Short task - Only the lines from the one holding "obj.parent = None" through the one holding "return (low(node) + high(node)) / 2" are to be retyped, exactly as they appear, with both boundary lines included.

Stored data -
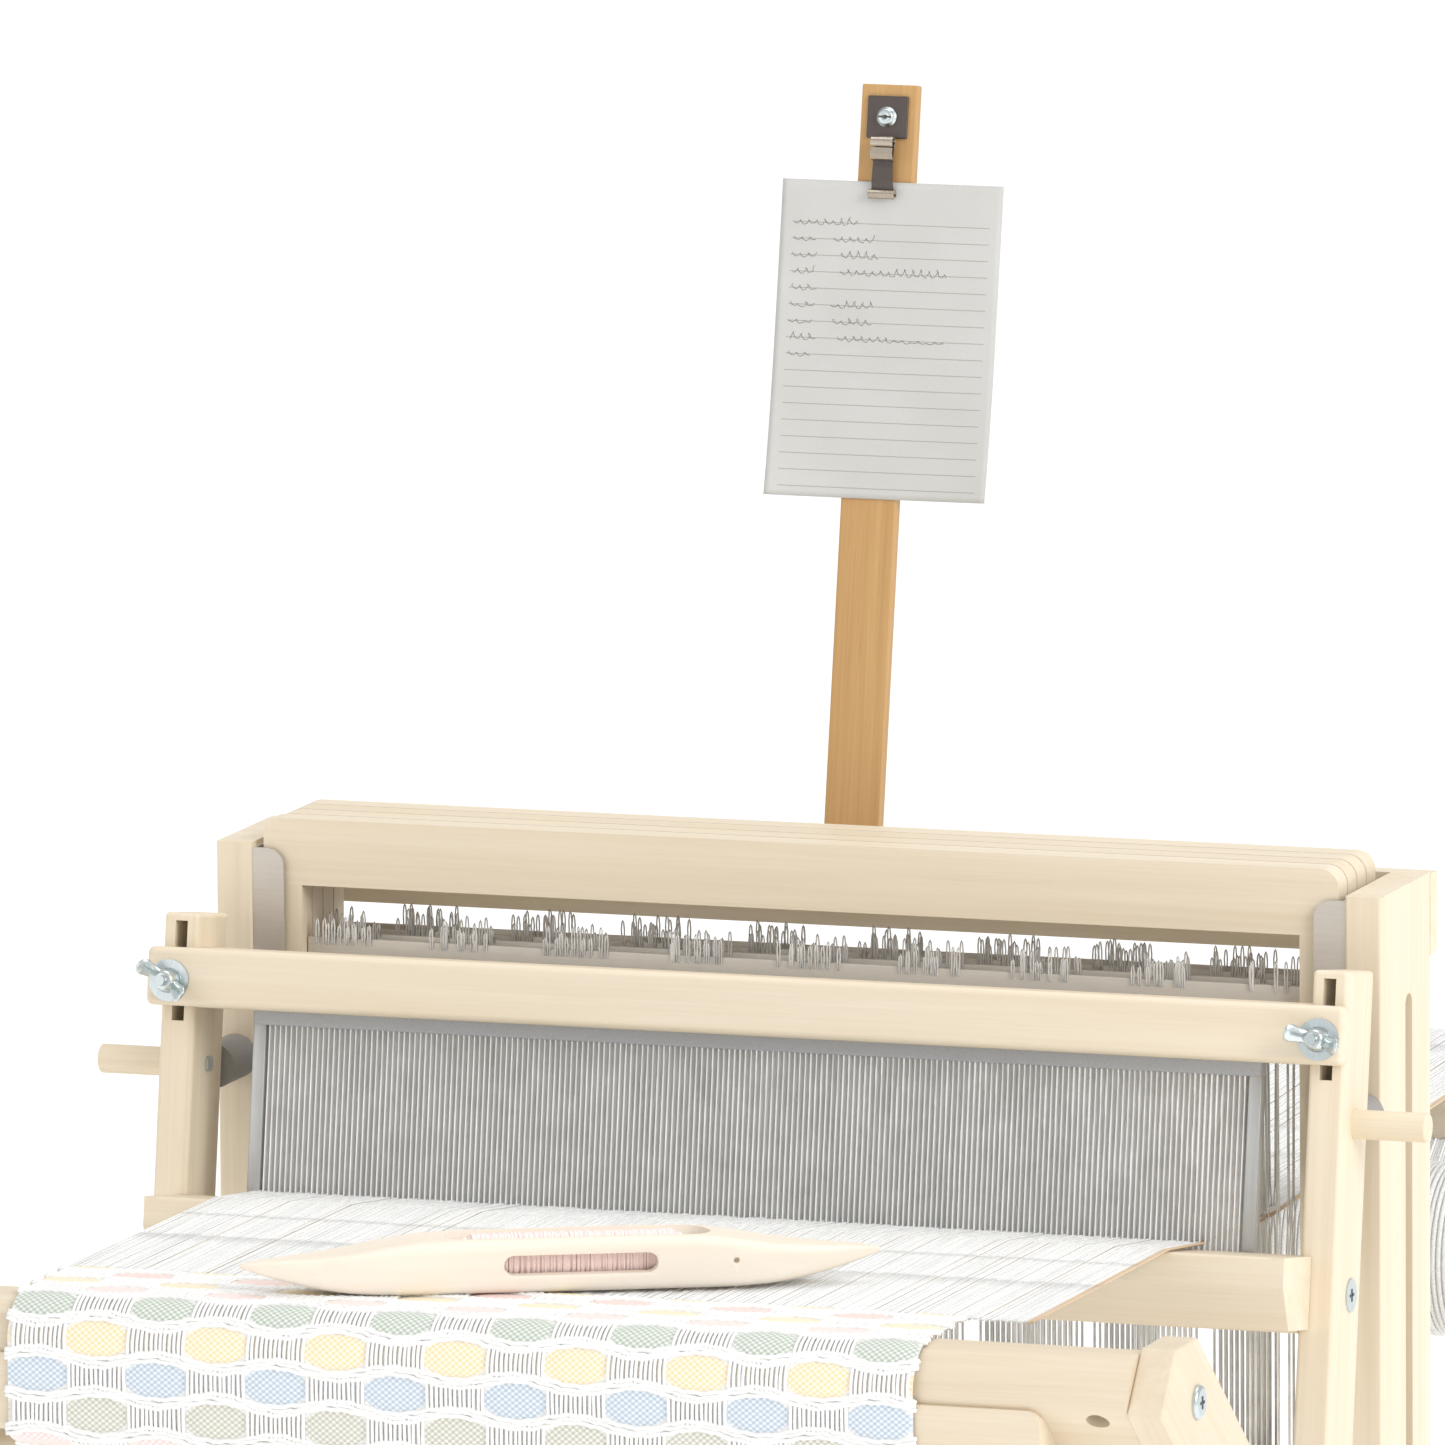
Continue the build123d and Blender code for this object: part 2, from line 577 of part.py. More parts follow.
def shuttle():
    """A boat shuttle: pointed upturned ends, a well for the bobbin and a slot in its side."""
    half, side, top = SHUTTLE_LENGTH / 2, SHUTTLE_WIDTH / 2, SHUTTLE_HEIGHT
    right = [(half, 0.8), (half - 40, 11), (half - 78, side)]
    left = [(-x, y) for x, y in reversed(right)]
    plan = right + left + [(-x, -y) for x, y in right + left]
    hull = extrude(make_face(Polyline(*plan, close=True)), top)
    upper = [(half, 17.0), (half - 40, 20.5), (half - 72, top)]
    lower = [(half - 72, 0), (half - 40, 4), (half, 10)]
    ends = upper + [(-x, z) for x, z in reversed(upper)]
    ends += [(-x, z) for x, z in reversed(lower)] + lower
    outline = make_face(Plane.XZ * Polyline(*ends, close=True))
    boat = hull & extrude(outline, SHUTTLE_WIDTH, both=True)
    boat -= Pos(7, 0, top / 2 + 4) * Box(116, 22, top)
    boat -= Pos(7, -side, BOBBIN_Z - 2) * Box(67, 16, 8)
    return in_shuttle(boat)


def bobbin():
    """The bobbin with its yarn, and the wire that it turns on."""
    yarn = rod_x(8.2, -40, 50, 0, BOBBIN_Z)
    flanges = rod_x(8.8, -43, -40, 0, BOBBIN_Z) + rod_x(8.8, 50, 53, 0, BOBBIN_Z)
    return in_shuttle(yarn + flanges - rod_x(1.6, -60, 60, 0, BOBBIN_Z))


def build():
    """Make every sub-part under its name."""
    node("castle_post_right", castle_post())
    node("castle_post_left", mirrored(castle_post()))
    rail = box(-POST_OUT, POST_OUT, CASTLE_REAR, CASTLE_REAR + 10.3, 724.5, 761)
    low_edge = rail.edges().filter_by(Axis.X).sort_by(Axis.Z)[:2].sort_by(Axis.Y)[-1]
    node("castle_rear_rail", chamfer(low_edge, 2.5))
    node("castle_base", castle_base())
    node("shaft_guides", both(shaft_guide()))
    node("pivot_rods", pivot_rods())
    node("beater_bumpers", both(bumper()))
    node("pattern_mast", mast())
    node("clip_plate", clip_plate())
    node("pattern_clip", clip_jaw())
    node("pattern_sheet", pattern_sheet())

    right_leg = leg(FRONT_LEG_IN, 6.0 + RUN)
    node("front_leg_right", right_leg)
    node("front_leg_left", mirrored(right_leg))
    node("breast_beam", breast_beam())
    node("front_frame_rail", leg_rail(-400, FRONT_LEG_IN))
    node("front_frame_bolts", leg_bolts(FRONT_LEG_OUT, [(484, 2.9), (-391, 0), (-409, 0)]))

    rear_leg = behind(leg(REAR_LEG_IN, 6.0 + RUN))
    node("rear_leg_right", rear_leg)
    node("rear_leg_left", mirrored(rear_leg))
    node("back_beam", back_beam())
    node("rear_frame_rail", behind(leg_rail(-130, REAR_LEG_IN)))
    bolts = leg_bolts(REAR_LEG_OUT, [(484, 2.9), (-121, 0), (-139, 0)])
    node("rear_frame_bolts", [behind(bolt) for bolt in bolts])
    node("fold_pivot_bolts", fold_pivots())

    node("cloth_beam", take_up_beam(262, FRONT_LEG_OUT - 1, 20.0))
    node("cloth_ratchet", ratchet(262.2, 268.2))
    node("cloth_pawl", pawl(262.4, 268.0, FRONT_LEG_IN))
    node("warp_beam", behind(take_up_beam(279, REAR_LEG_OUT - 1, 20.0)))
    node("warp_ratchet", behind(ratchet(279.2, 285.2)))
    node("warp_pawl", behind(pawl(279.4, 285.0, REAR_LEG_IN)))

    node("beater_post_right", beater_post())
    node("beater_post_left", mirrored(beater_post()))
    node("beater_lower_rail", beater_rail())
    node("shuttle_race", race())
    node("reed", reed())
    node("beater_pegs", both(beater_peg()))
    node("beater_screws", [part for fixing in beater_screw() for part in both(fixing)])
    node("beater_top_bar", top_bar())
    node("top_bar_bolts", top_bar_bolts())
    node("wing_nut_left", wing_nut(-BOLT_X, 45))
    node("wing_nut_right", wing_nut(BOLT_X, -12))

    for number in SHAFTS:
        node(f"shaft_{number}_frame", shaft_frame(number))
        node(f"shaft_{number}_heddles", heddles(number))
        node(f"lamm_{number}", lamm(number))
        node(f"treadle_{number}", treadle(number))

    node("woven_cloth", woven_cloth())
    node("warp_front", warp_front())
    node("warp_back", warp_back())
    node("shuttle", shuttle())
    node("shuttle_bobbin", bobbin())


build()
os.makedirs("parts", exist_ok=True)
for name, solids in nodes.items():
    shape = solids[0] if len(solids) == 1 else Compound(children=solids)
    export_step(shape, f"parts/{name}.step")
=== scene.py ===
import math
import random
import bmesh
import bpy
import numpy as np
from mathutils import Matrix, Vector


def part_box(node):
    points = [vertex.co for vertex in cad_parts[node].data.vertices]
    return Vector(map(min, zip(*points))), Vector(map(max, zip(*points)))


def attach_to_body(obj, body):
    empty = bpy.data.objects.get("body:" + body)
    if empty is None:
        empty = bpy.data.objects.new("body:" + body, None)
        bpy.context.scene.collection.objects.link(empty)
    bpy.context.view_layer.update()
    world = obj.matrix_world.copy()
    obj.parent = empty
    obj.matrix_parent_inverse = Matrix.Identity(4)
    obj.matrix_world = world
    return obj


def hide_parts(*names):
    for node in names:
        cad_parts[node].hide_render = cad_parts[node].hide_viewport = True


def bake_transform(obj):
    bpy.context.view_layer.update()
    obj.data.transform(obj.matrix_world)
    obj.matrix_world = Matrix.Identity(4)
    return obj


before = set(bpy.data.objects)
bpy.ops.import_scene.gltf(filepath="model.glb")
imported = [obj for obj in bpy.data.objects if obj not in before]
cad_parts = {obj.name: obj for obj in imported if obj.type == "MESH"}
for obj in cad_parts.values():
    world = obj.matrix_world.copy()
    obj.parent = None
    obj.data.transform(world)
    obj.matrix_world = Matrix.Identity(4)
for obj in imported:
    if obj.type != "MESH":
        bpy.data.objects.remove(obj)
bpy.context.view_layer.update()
rng = random.Random(7)

SHAFTS = (1, 2, 3, 4)


# ---------------------------------------------------------------- measures taken from the frame
def low(node):
    return Vector(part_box(node)[0])


def high(node):
    return Vector(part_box(node)[1])


def middle(node):
    return (low(node) + high(node)) / 2


LEAN = math.radians(8.9)                  # the beater leans back
MAST_LEAN = math.radians(10.4)
LEG_SLOPE = math.radians(38.9)
SHAFT_Y = {k: middle(f"shaft_{k}_heddles").y for k in SHAFTS}
EYE_Z = 0.6115                            # height of the heddle eyes
WARP_X0, WARP_X1 = low("warp_front").x, high("warp_front").x
CLOTH_X0, CLOTH_X1 = low("woven_cloth").x, high("woven_cloth").x
CREST_Y = middle("breast_beam").y
BEAM_TOP = high("breast_beam").z
FELL_Y = low("warp_front").y
BACK_CREST_Y = middle("back_beam").y
BEATER_TOP = Vector((0, -0.09975, 0.739))  # front top edge of the beater posts


def in_beater(x, y, z):
    """A point given in the beater's own frame: y is the depth behind its front face."""
    c, s = math.cos(LEAN), math.sin(LEAN)
    return Vector((x, BEATER_TOP.y + y * c + z * s, BEATER_TOP.z - y * s + z * c))


def on_mast(x, y, z):
    """A point given in the mast's own frame, measured from its front face."""
    c, s = math.cos(MAST_LEAN), math.sin(MAST_LEAN)
    return Vector((-0.003 + x, 0.04855 + y * c + z * s, 0.768 - y * s + z * c))


# ---------------------------------------------------------------- mesh helpers
def new_object(name, verts, faces, material, smooth=True):
    """An object from plain lists of points and faces."""
    mesh = bpy.data.meshes.new(name)
    mesh.from_pydata([tuple(v) for v in verts], [], [tuple(f) for f in faces])
    mesh.update()
    obj = bpy.data.objects.new(name, mesh)
    bpy.context.scene.collection.objects.link(obj)
    if material:
        mesh.materials.append(material)
    if smooth:
        mesh.polygons.foreach_set("use_smooth", [True] * len(mesh.polygons))
    return obj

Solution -
    obj.parent = None
    obj.data.transform(world)
    obj.matrix_world = Matrix.Identity(4)
for obj in imported:
    if obj.type != "MESH":
        bpy.data.objects.remove(obj)
bpy.context.view_layer.update()
rng = random.Random(7)

SHAFTS = (1, 2, 3, 4)


# ---------------------------------------------------------------- measures taken from the frame
def low(node):
    return Vector(part_box(node)[0])


def high(node):
    return Vector(part_box(node)[1])


def middle(node):
    return (low(node) + high(node)) / 2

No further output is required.